"""

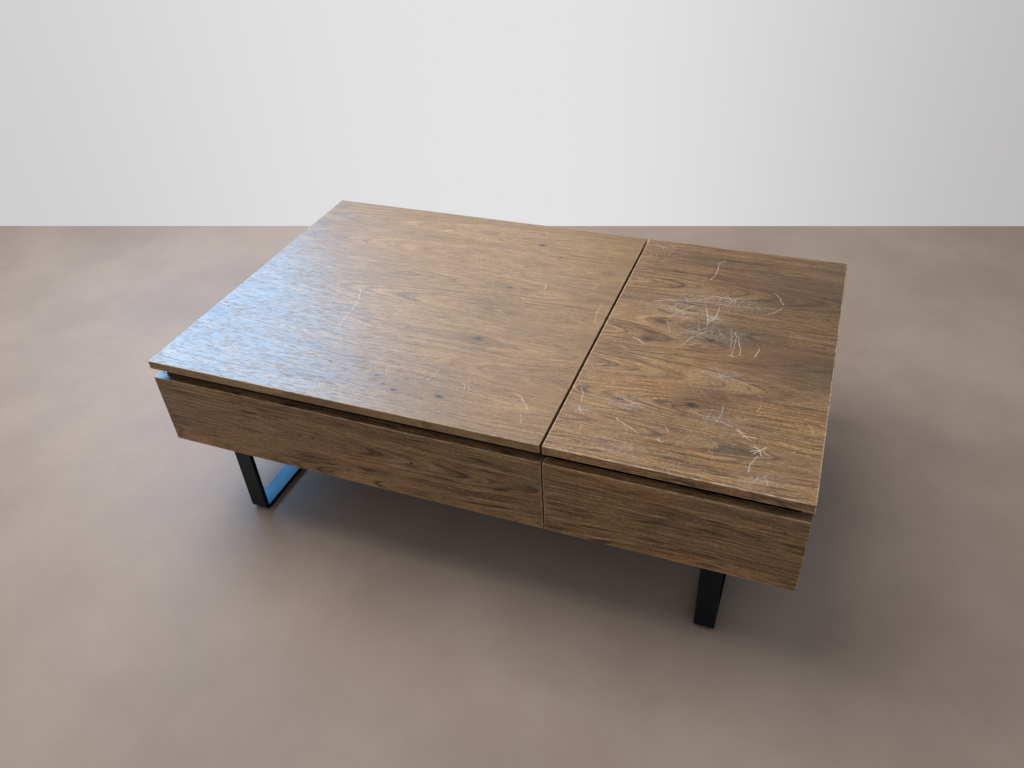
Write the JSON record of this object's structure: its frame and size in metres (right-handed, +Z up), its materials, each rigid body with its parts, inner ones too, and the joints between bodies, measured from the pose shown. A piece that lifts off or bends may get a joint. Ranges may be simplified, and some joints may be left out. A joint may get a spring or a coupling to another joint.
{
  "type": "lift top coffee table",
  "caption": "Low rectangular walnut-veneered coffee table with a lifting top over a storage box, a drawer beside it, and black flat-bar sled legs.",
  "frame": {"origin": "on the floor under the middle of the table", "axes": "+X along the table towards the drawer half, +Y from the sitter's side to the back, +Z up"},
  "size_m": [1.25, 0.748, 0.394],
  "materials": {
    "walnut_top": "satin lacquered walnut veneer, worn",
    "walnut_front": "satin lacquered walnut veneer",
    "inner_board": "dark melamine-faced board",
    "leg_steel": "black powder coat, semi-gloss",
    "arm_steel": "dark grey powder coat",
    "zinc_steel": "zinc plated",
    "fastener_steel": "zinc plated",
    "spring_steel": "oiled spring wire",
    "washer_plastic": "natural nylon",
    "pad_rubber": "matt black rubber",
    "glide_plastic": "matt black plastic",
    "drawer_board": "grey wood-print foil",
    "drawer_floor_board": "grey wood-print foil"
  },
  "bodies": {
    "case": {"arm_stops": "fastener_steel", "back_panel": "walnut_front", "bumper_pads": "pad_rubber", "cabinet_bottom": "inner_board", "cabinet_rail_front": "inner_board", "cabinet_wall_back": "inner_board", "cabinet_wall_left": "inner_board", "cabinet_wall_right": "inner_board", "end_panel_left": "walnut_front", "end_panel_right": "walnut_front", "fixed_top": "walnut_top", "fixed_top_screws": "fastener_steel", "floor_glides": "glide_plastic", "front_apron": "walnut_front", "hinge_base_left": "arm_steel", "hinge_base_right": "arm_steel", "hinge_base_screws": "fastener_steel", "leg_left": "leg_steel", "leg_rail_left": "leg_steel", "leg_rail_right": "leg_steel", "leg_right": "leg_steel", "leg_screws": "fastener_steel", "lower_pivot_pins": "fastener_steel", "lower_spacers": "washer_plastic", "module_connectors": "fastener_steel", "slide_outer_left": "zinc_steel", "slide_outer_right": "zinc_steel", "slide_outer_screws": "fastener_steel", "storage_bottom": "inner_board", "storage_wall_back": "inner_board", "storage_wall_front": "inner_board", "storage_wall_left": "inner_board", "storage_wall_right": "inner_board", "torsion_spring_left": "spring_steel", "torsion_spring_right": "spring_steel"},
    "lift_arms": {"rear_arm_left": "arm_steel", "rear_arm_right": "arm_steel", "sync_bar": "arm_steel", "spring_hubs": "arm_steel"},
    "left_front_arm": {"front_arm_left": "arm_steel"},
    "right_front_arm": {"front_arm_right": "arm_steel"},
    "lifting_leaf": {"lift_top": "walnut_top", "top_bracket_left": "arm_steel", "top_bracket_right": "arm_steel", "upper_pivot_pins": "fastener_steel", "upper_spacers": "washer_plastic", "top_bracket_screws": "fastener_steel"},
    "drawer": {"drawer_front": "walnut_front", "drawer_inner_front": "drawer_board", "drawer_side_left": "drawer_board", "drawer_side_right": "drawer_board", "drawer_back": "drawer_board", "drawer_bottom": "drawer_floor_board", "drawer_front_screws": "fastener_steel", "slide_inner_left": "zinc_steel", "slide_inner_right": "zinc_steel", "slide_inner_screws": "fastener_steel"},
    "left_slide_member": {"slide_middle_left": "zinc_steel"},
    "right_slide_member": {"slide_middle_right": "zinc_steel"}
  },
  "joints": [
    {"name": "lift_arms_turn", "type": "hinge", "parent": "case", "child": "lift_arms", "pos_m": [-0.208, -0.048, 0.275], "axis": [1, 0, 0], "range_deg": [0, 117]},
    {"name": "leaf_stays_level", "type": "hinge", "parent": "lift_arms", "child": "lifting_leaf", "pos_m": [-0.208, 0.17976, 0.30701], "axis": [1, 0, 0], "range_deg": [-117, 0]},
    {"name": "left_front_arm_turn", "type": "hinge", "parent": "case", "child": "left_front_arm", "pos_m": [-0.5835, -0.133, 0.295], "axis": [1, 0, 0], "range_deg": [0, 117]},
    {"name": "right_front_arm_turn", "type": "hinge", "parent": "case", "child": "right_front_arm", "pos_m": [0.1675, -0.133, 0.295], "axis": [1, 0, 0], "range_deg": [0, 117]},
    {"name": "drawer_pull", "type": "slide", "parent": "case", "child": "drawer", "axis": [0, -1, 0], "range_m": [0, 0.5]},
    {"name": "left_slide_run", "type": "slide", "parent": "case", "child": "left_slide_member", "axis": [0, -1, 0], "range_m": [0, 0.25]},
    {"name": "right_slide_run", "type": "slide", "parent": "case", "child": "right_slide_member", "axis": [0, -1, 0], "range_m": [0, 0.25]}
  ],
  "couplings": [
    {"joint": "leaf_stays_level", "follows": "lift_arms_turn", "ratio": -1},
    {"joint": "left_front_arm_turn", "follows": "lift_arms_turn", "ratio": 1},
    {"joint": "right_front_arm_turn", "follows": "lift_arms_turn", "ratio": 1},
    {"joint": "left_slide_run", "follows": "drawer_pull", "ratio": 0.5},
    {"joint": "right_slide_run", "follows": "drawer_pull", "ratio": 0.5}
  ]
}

"""

### WRITTEN EXERCISE
Your task is to quote all of the data word for word.

### SOLUTION TO THIS TASK
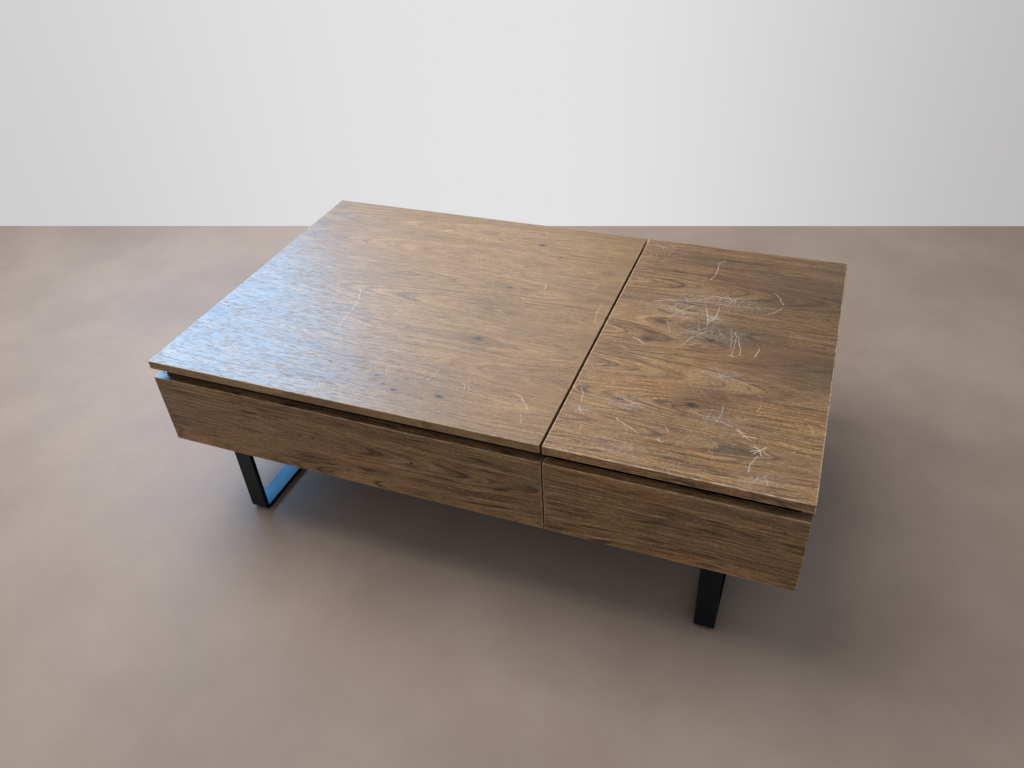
Write the JSON record of this object's structure: its frame and size in metres (right-handed, +Z up), its materials, each rigid body with its parts, inner ones too, and the joints between bodies, measured from the pose shown. A piece that lifts off or bends may get a joint. Ranges may be simplified, and some joints may be left out. A joint may get a spring or a coupling to another joint.
{
  "type": "lift top coffee table",
  "caption": "Low rectangular walnut-veneered coffee table with a lifting top over a storage box, a drawer beside it, and black flat-bar sled legs.",
  "frame": {"origin": "on the floor under the middle of the table", "axes": "+X along the table towards the drawer half, +Y from the sitter's side to the back, +Z up"},
  "size_m": [1.25, 0.748, 0.394],
  "materials": {
    "walnut_top": "satin lacquered walnut veneer, worn",
    "walnut_front": "satin lacquered walnut veneer",
    "inner_board": "dark melamine-faced board",
    "leg_steel": "black powder coat, semi-gloss",
    "arm_steel": "dark grey powder coat",
    "zinc_steel": "zinc plated",
    "fastener_steel": "zinc plated",
    "spring_steel": "oiled spring wire",
    "washer_plastic": "natural nylon",
    "pad_rubber": "matt black rubber",
    "glide_plastic": "matt black plastic",
    "drawer_board": "grey wood-print foil",
    "drawer_floor_board": "grey wood-print foil"
  },
  "bodies": {
    "case": {"arm_stops": "fastener_steel", "back_panel": "walnut_front", "bumper_pads": "pad_rubber", "cabinet_bottom": "inner_board", "cabinet_rail_front": "inner_board", "cabinet_wall_back": "inner_board", "cabinet_wall_left": "inner_board", "cabinet_wall_right": "inner_board", "end_panel_left": "walnut_front", "end_panel_right": "walnut_front", "fixed_top": "walnut_top", "fixed_top_screws": "fastener_steel", "floor_glides": "glide_plastic", "front_apron": "walnut_front", "hinge_base_left": "arm_steel", "hinge_base_right": "arm_steel", "hinge_base_screws": "fastener_steel", "leg_left": "leg_steel", "leg_rail_left": "leg_steel", "leg_rail_right": "leg_steel", "leg_right": "leg_steel", "leg_screws": "fastener_steel", "lower_pivot_pins": "fastener_steel", "lower_spacers": "washer_plastic", "module_connectors": "fastener_steel", "slide_outer_left": "zinc_steel", "slide_outer_right": "zinc_steel", "slide_outer_screws": "fastener_steel", "storage_bottom": "inner_board", "storage_wall_back": "inner_board", "storage_wall_front": "inner_board", "storage_wall_left": "inner_board", "storage_wall_right": "inner_board", "torsion_spring_left": "spring_steel", "torsion_spring_right": "spring_steel"},
    "lift_arms": {"rear_arm_left": "arm_steel", "rear_arm_right": "arm_steel", "sync_bar": "arm_steel", "spring_hubs": "arm_steel"},
    "left_front_arm": {"front_arm_left": "arm_steel"},
    "right_front_arm": {"front_arm_right": "arm_steel"},
    "lifting_leaf": {"lift_top": "walnut_top", "top_bracket_left": "arm_steel", "top_bracket_right": "arm_steel", "upper_pivot_pins": "fastener_steel", "upper_spacers": "washer_plastic", "top_bracket_screws": "fastener_steel"},
    "drawer": {"drawer_front": "walnut_front", "drawer_inner_front": "drawer_board", "drawer_side_left": "drawer_board", "drawer_side_right": "drawer_board", "drawer_back": "drawer_board", "drawer_bottom": "drawer_floor_board", "drawer_front_screws": "fastener_steel", "slide_inner_left": "zinc_steel", "slide_inner_right": "zinc_steel", "slide_inner_screws": "fastener_steel"},
    "left_slide_member": {"slide_middle_left": "zinc_steel"},
    "right_slide_member": {"slide_middle_right": "zinc_steel"}
  },
  "joints": [
    {"name": "lift_arms_turn", "type": "hinge", "parent": "case", "child": "lift_arms", "pos_m": [-0.208, -0.048, 0.275], "axis": [1, 0, 0], "range_deg": [0, 117]},
    {"name": "leaf_stays_level", "type": "hinge", "parent": "lift_arms", "child": "lifting_leaf", "pos_m": [-0.208, 0.17976, 0.30701], "axis": [1, 0, 0], "range_deg": [-117, 0]},
    {"name": "left_front_arm_turn", "type": "hinge", "parent": "case", "child": "left_front_arm", "pos_m": [-0.5835, -0.133, 0.295], "axis": [1, 0, 0], "range_deg": [0, 117]},
    {"name": "right_front_arm_turn", "type": "hinge", "parent": "case", "child": "right_front_arm", "pos_m": [0.1675, -0.133, 0.295], "axis": [1, 0, 0], "range_deg": [0, 117]},
    {"name": "drawer_pull", "type": "slide", "parent": "case", "child": "drawer", "axis": [0, -1, 0], "range_m": [0, 0.5]},
    {"name": "left_slide_run", "type": "slide", "parent": "case", "child": "left_slide_member", "axis": [0, -1, 0], "range_m": [0, 0.25]},
    {"name": "right_slide_run", "type": "slide", "parent": "case", "child": "right_slide_member", "axis": [0, -1, 0], "range_m": [0, 0.25]}
  ],
  "couplings": [
    {"joint": "leaf_stays_level", "follows": "lift_arms_turn", "ratio": -1},
    {"joint": "left_front_arm_turn", "follows": "lift_arms_turn", "ratio": 1},
    {"joint": "right_front_arm_turn", "follows": "lift_arms_turn", "ratio": 1},
    {"joint": "left_slide_run", "follows": "drawer_pull", "ratio": 0.5},
    {"joint": "right_slide_run", "follows": "drawer_pull", "ratio": 0.5}
  ]
}